start

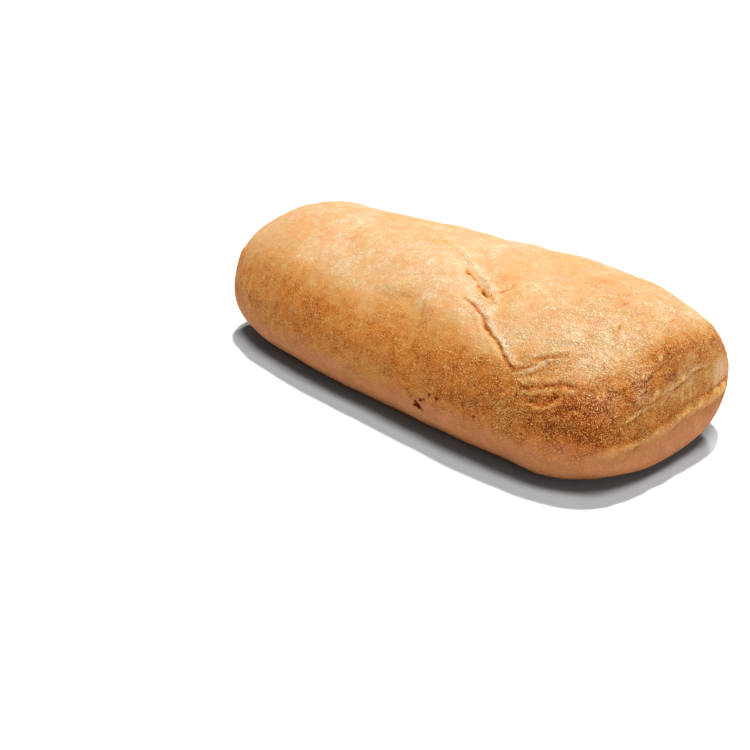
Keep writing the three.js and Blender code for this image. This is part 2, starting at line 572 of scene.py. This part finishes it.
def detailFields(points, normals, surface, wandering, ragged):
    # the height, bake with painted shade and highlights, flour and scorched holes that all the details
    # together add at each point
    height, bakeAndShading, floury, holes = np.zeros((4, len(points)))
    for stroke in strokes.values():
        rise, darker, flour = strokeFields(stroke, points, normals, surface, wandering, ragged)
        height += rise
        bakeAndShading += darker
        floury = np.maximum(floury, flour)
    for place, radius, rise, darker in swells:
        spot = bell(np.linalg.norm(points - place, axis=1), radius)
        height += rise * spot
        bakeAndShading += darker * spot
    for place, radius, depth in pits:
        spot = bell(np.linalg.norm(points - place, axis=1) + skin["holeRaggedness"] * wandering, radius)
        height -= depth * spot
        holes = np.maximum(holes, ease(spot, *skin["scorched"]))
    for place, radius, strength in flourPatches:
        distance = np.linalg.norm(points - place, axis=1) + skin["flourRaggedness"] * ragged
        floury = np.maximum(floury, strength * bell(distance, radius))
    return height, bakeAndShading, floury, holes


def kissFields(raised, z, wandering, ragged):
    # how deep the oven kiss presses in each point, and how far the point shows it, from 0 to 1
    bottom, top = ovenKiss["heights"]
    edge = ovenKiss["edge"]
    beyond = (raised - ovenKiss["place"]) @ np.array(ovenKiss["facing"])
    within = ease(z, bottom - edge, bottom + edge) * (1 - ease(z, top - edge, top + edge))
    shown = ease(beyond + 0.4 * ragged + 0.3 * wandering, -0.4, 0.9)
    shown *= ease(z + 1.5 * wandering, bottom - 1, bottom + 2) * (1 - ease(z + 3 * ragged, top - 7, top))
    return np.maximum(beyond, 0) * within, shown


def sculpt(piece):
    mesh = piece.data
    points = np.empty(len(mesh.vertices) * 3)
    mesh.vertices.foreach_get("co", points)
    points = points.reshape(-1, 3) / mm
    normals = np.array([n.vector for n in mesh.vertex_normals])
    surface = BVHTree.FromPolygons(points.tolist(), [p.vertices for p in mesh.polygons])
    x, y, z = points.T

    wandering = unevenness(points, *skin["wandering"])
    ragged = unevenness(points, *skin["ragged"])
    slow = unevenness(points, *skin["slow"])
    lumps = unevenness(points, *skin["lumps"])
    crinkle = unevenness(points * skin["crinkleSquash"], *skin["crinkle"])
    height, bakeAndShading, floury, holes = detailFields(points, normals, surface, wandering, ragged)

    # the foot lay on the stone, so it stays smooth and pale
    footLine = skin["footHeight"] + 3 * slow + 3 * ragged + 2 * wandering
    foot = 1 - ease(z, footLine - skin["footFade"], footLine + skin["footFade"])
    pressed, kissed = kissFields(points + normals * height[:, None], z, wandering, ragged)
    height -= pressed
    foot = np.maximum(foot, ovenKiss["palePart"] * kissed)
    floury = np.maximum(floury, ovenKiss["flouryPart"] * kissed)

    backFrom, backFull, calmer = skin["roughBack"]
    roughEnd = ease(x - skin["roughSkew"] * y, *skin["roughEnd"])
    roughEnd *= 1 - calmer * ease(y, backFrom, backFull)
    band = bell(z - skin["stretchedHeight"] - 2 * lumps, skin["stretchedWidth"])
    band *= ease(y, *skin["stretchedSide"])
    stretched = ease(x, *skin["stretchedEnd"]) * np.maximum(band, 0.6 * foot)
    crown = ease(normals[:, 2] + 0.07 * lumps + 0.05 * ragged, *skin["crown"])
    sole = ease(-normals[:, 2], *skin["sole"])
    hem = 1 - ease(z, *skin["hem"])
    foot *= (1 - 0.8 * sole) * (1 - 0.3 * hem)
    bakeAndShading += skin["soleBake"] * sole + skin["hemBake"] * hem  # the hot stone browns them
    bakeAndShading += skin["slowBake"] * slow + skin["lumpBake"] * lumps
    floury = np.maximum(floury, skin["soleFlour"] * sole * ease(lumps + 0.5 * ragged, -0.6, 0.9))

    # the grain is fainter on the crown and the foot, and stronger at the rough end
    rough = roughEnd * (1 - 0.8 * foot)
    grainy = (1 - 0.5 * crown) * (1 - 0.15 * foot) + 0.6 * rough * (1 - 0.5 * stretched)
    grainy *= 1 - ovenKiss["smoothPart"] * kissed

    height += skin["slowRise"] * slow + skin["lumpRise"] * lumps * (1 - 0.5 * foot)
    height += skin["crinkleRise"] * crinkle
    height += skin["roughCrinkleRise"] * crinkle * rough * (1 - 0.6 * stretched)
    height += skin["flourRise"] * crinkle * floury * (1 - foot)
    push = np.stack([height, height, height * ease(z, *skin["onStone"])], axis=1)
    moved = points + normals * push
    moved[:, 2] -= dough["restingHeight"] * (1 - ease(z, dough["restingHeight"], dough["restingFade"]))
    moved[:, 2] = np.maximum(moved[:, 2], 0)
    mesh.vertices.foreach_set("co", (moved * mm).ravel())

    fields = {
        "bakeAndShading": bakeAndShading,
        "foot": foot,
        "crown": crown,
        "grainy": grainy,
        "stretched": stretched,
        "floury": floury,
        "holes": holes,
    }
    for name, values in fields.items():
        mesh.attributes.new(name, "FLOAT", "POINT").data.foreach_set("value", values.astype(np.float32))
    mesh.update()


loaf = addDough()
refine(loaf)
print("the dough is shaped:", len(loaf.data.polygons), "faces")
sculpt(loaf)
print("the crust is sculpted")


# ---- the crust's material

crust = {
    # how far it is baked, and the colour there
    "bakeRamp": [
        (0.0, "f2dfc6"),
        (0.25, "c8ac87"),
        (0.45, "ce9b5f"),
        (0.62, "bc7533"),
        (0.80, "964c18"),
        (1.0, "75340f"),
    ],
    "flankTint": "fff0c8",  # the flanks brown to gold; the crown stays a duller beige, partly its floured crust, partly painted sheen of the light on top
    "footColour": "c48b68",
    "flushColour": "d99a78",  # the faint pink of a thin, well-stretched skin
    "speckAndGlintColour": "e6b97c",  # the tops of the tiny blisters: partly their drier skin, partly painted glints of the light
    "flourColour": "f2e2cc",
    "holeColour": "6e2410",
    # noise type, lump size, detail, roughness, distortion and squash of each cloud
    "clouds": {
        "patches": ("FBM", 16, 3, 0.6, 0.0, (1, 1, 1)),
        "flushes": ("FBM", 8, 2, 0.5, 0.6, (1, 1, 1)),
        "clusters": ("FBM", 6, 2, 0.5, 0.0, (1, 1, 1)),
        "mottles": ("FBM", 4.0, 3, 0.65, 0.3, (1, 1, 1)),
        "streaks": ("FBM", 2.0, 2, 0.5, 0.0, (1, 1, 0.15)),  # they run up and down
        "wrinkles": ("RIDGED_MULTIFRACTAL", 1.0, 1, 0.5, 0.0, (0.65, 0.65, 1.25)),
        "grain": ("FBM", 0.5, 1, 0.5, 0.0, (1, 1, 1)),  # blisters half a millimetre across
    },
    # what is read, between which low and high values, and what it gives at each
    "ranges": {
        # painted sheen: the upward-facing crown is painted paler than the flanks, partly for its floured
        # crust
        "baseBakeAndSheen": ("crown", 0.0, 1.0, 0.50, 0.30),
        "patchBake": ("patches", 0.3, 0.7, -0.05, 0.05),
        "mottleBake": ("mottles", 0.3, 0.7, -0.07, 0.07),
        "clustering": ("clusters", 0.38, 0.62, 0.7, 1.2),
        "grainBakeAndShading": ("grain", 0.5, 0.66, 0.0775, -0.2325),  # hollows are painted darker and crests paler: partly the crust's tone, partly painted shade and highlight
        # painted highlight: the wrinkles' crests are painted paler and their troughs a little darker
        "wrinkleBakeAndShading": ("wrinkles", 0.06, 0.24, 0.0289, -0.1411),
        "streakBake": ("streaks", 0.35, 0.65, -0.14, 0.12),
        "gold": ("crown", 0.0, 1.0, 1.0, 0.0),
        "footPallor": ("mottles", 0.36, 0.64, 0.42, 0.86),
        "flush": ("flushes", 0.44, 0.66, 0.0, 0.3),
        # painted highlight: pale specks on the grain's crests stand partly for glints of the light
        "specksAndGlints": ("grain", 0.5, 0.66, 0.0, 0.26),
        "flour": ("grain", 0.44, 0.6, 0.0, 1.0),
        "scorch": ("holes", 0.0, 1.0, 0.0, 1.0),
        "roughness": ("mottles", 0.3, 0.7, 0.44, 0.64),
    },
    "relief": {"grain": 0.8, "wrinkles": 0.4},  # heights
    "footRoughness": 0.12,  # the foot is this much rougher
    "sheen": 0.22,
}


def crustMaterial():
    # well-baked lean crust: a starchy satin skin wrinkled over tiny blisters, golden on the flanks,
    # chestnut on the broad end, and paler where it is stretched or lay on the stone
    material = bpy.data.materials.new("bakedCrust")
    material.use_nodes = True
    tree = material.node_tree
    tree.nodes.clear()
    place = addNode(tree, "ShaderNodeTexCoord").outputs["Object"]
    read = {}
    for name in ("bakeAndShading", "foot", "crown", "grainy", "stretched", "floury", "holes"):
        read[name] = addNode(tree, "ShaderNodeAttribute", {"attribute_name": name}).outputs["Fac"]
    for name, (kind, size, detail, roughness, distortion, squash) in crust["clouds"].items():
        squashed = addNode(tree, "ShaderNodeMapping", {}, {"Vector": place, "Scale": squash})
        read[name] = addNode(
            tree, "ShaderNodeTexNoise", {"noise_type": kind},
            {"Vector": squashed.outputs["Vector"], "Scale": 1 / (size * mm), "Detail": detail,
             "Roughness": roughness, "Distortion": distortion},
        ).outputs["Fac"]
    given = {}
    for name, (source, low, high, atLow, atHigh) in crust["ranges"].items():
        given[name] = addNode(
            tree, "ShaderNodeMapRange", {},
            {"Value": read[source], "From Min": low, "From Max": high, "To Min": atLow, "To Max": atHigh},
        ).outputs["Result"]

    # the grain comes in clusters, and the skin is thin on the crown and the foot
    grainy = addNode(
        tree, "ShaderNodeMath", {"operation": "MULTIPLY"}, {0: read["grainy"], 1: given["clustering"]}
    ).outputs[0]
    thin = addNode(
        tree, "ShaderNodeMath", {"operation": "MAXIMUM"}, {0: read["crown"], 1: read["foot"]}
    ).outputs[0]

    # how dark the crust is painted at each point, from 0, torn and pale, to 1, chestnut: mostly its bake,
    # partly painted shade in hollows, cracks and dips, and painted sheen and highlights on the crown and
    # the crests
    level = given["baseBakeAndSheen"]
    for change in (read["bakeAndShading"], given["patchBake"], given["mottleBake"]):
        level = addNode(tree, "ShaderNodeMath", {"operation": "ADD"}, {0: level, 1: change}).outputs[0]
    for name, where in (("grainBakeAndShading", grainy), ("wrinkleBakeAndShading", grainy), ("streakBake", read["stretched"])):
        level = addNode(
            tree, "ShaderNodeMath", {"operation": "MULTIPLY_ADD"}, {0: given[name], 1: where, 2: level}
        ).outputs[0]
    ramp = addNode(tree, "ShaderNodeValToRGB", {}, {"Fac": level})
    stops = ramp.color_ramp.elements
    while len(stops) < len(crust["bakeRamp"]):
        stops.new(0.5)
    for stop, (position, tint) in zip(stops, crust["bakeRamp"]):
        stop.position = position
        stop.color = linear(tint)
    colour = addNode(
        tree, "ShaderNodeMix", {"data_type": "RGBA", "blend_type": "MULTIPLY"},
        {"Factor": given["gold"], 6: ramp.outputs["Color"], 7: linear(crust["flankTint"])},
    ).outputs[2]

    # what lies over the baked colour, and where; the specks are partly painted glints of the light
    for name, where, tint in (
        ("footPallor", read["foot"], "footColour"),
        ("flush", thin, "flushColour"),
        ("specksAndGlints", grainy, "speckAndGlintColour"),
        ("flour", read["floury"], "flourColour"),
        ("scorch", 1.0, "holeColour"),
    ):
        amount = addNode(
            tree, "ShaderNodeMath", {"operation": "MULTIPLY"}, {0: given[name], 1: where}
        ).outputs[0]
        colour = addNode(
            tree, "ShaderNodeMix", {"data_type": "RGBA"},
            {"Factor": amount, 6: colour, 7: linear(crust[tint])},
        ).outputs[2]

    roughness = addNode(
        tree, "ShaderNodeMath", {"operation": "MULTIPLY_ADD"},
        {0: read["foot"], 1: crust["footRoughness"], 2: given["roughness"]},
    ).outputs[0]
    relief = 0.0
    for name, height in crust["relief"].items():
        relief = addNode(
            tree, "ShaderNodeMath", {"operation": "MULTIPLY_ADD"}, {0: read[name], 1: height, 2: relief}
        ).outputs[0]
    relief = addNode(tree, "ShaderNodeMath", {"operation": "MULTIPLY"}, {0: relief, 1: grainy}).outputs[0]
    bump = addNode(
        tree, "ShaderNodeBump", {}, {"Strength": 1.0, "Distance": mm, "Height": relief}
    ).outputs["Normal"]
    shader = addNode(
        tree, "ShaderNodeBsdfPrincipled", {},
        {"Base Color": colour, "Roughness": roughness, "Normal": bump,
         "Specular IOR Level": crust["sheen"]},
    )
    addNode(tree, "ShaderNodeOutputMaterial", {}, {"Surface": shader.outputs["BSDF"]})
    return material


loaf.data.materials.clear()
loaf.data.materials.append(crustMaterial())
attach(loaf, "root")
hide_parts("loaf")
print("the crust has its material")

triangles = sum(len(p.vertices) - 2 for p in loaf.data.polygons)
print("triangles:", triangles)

end

## Problem details:
Your answer should be exactly the lines of the data above, from the first through the line containing "return height, bakeAndShading, floury, holes".

## Solution to the exercise:
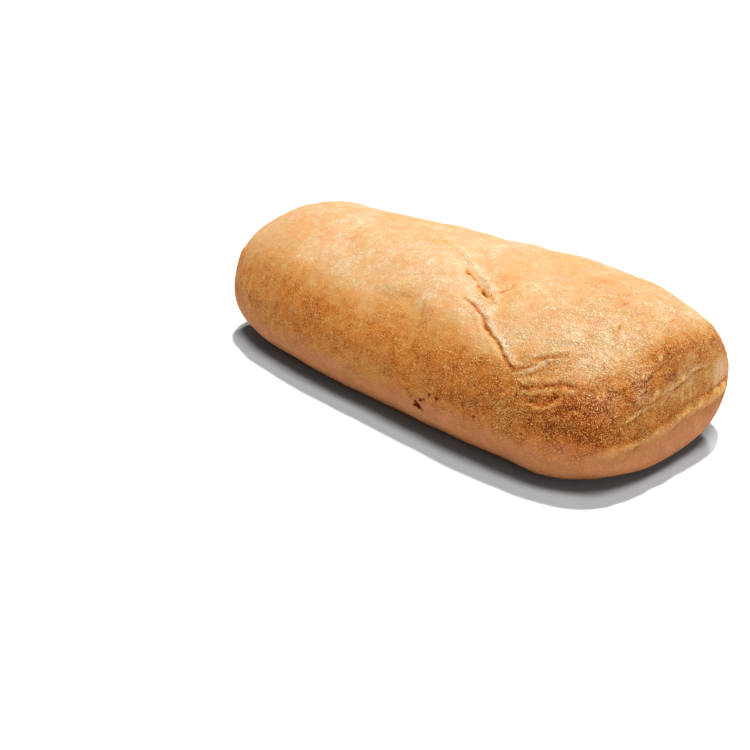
Keep writing the three.js and Blender code for this image. This is part 2, starting at line 572 of scene.py. This part finishes it.
def detailFields(points, normals, surface, wandering, ragged):
    # the height, bake with painted shade and highlights, flour and scorched holes that all the details
    # together add at each point
    height, bakeAndShading, floury, holes = np.zeros((4, len(points)))
    for stroke in strokes.values():
        rise, darker, flour = strokeFields(stroke, points, normals, surface, wandering, ragged)
        height += rise
        bakeAndShading += darker
        floury = np.maximum(floury, flour)
    for place, radius, rise, darker in swells:
        spot = bell(np.linalg.norm(points - place, axis=1), radius)
        height += rise * spot
        bakeAndShading += darker * spot
    for place, radius, depth in pits:
        spot = bell(np.linalg.norm(points - place, axis=1) + skin["holeRaggedness"] * wandering, radius)
        height -= depth * spot
        holes = np.maximum(holes, ease(spot, *skin["scorched"]))
    for place, radius, strength in flourPatches:
        distance = np.linalg.norm(points - place, axis=1) + skin["flourRaggedness"] * ragged
        floury = np.maximum(floury, strength * bell(distance, radius))
    return height, bakeAndShading, floury, holes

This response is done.